Latte: accorciare la filiera

Si chiariscono le posizioni dei produttori e degli industriali. L’eccesso di produzione. La vicinanza dei vescovi sardi… in attesa del governo

Cambiare prospettiva e accorciare la filiera degli acquisti. È una delle opzioni che comincia a farsi strada anche in Sardegna dopo le proteste di questi giorni con decine di ettolitri di latte versati per strada, come segnale forte di disagio nel quale si trovano migliaia di allevatori dell’Isola, ai quali non viene riconosciuto un prezzo congruo del latte: solo 60 centesimi a litro, insufficienti a coprire i costi di produzione. Per poter guadagnare dal loro lavoro i pastori dovrebbero ricevere almeno un euro a litro più Iva.

Per questo si sta facendo strada la convinzione di andare a comprare latte e i suoi derivati direttamente dagli allevatori, saltando le intermediazioni che portano ad avere il prezzo del formaggio ovino sui banchi del supermercato almeno a 12 euro al chilo, quando per produrre una forma di formaggio occorrono 5 litri di latte.

La colpa del prezzo basso non è tuttavia solo di chi lo trasforma, complici sono anche le regole del Consorzio di produzione del Pecorino Romano. Gli industriali, riuniti nel Consorzio di tutela, decidono quanto formaggio produrre e dei 300 milioni di litri di latte ovino prodotti, 165 sono destinati al Pecorino Romano e 135 ad altri due Dop (Fiore Sardo e Pecorino Sardo) più ulteriori piccole produzioni.

Il piano di produzione approvato dal Consorzio ha stabilito una soglia di 280.000 chili che – secondo i pastori – avrebbe consentito la quantità in grado di garantire un prezzo equo del latte. Ma – accusano gli allevatori – è stato approvato un piano di produzione che ha consentito uno sforamento fino a 340.000 chili, con una sanzione di appena 16 centesimi per ogni chilo prodotto in più. In questo modo – sempre secondo i pastori – è calato il prezzo del pecorino romano e conseguentemente quello del latte ovino. Secondo la Coldiretti solo due trasformatori avrebbero rispettato il plafond stabilito. L’eccesso di produzione – accusano gli allevatori sardi – è stato scaricato sui produttori per far calare il prezzo del latte.

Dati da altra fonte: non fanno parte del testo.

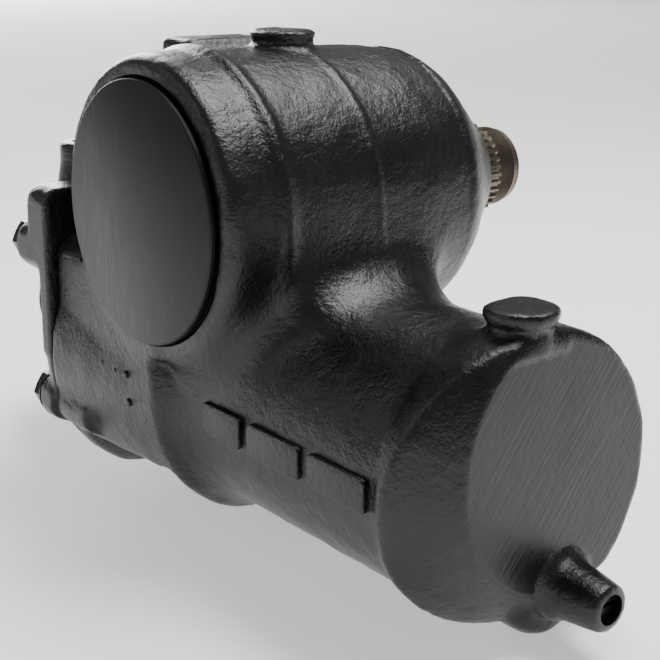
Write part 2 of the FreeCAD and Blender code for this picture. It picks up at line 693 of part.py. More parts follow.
def thrust_bearing(x0):
    """Caged needles between two washers, 3.4 wide, starting at x0."""
    washers = [ring_x(23.5, 15.4, x0, x0 + 0.7), ring_x(23.5, 15.4, x0 + 2.7, x0 + 3.4)]
    needles = []
    for step in range(24):
        needle = Part.makeCylinder(0.98, 6.0, vec(x0 + 1.7, PISTON_Y, PISTON_Z + 16.5), Z_AXIS)
        needle.rotate(vec(0, PISTON_Y, PISTON_Z), X_AXIS, 15 * step)
        needles.append(needle)
    return washers + needles


def worm_bearing_retainer():
    """Threaded ring that holds the worm's thrust bearings, with four spanner holes."""
    ring = ring_x(30.0, 17.6, -109.9, -103.6)
    for angle in (45, 135, 225, 315):
        centre_y = PISTON_Y + 24 * math.cos(math.radians(angle))
        centre_z = PISTON_Z + 24 * math.sin(math.radians(angle))
        hole = rod_x(2.5, -107, -103, centre_y, centre_z)
        ring = ring.cut(hole)
    return ring


def input_needle_bearing():
    parts = [ring_x(19, 16.6, -187, -173)]
    for step in range(20):
        angle = 2 * math.pi * step / 20
        centre_y = PISTON_Y + 15.3 * math.cos(angle)
        centre_z = PISTON_Z + 15.3 * math.sin(angle)
        parts.append(rod_x(1.24, -185.5, -174.5, centre_y, centre_z))
    return parts


def input_oil_seal():
    case = ring_x(22, 17, -196, -188.5).cut(ring_x(20.8, 16, -194.5, -188))
    return fuse([case, ring_x(17.2, 14 + GAP, -196, -193)])


def input_dust_cap():
    """Rubber cap over the hub, with a lip on the shaft."""
    body = turn_x([(-205, 18), (-203, 22), (-200, 31), (-198, 32.5), (-190, 32.5)])
    body = body.cut(rod_x(30, -198, -189))
    return body.cut(rod_x(14 + GAP, -206, -197)).cut(ring_x(26, 18, -201.5, -197))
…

Non c’è solo il latte tra i prodotti vittime della crisi. Anche l’olio e altri beni della terra rischiano la svendita per la concorrenza di prodotti provenienti dall’estero. Un nuovo segnale di mobilitazione è stato messo in atto in moltissimi centri dell’Isola: lenzuola bianche appese ai balconi delle abitazioni in segno di solidarietà verso i pastori. Oggi è previsto un vertice in Regione tra produttori di latte, anche se Coldiretti si è sfilata dall’incontro, e industriali caseari, con la mediazione della Giunta sarda. Ma si guarda a giovedì pomeriggio a Roma, dove il ministro Salvini ha convocato associazioni di categoria, governo e produttori al Viminale per cercare un’ulteriore mediazione.

La tensione resta comunque alta in tutta l’Isola. Anche i vescovi sardi hanno testimoniato vicinanza ai pastori chiedendo però loro di soprassedere sui versamenti di latte in strada. «Piange il cuore – scrivono – vedere le nostre strade invase da quel fiume bianco, che dovrebbe essere, invece, veicolo di benessere e di serenità per chi lo produce. È vero che la sopportazione è arrivata al limite e il senso dell’ingiustizia subita non può tollerare ulteriore indifferenza da parte di chi è tenuto ad assicurare il giusto riconoscimento a un lavoro tanto duro e spesso ingrato; eppure si tratta pur sempre di un ben di Dio che non deve andare sprecato». Apprezzando il gesto, scrivono i Vescovi, «di coloro che hanno trasformato la protesta in atti di solidarietà verso le classi più povere delle nostre comunità. Segno di straordinaria sensibilità e nobiltà danimo che ha sempre caratterizzato i nostri uomini di campagna».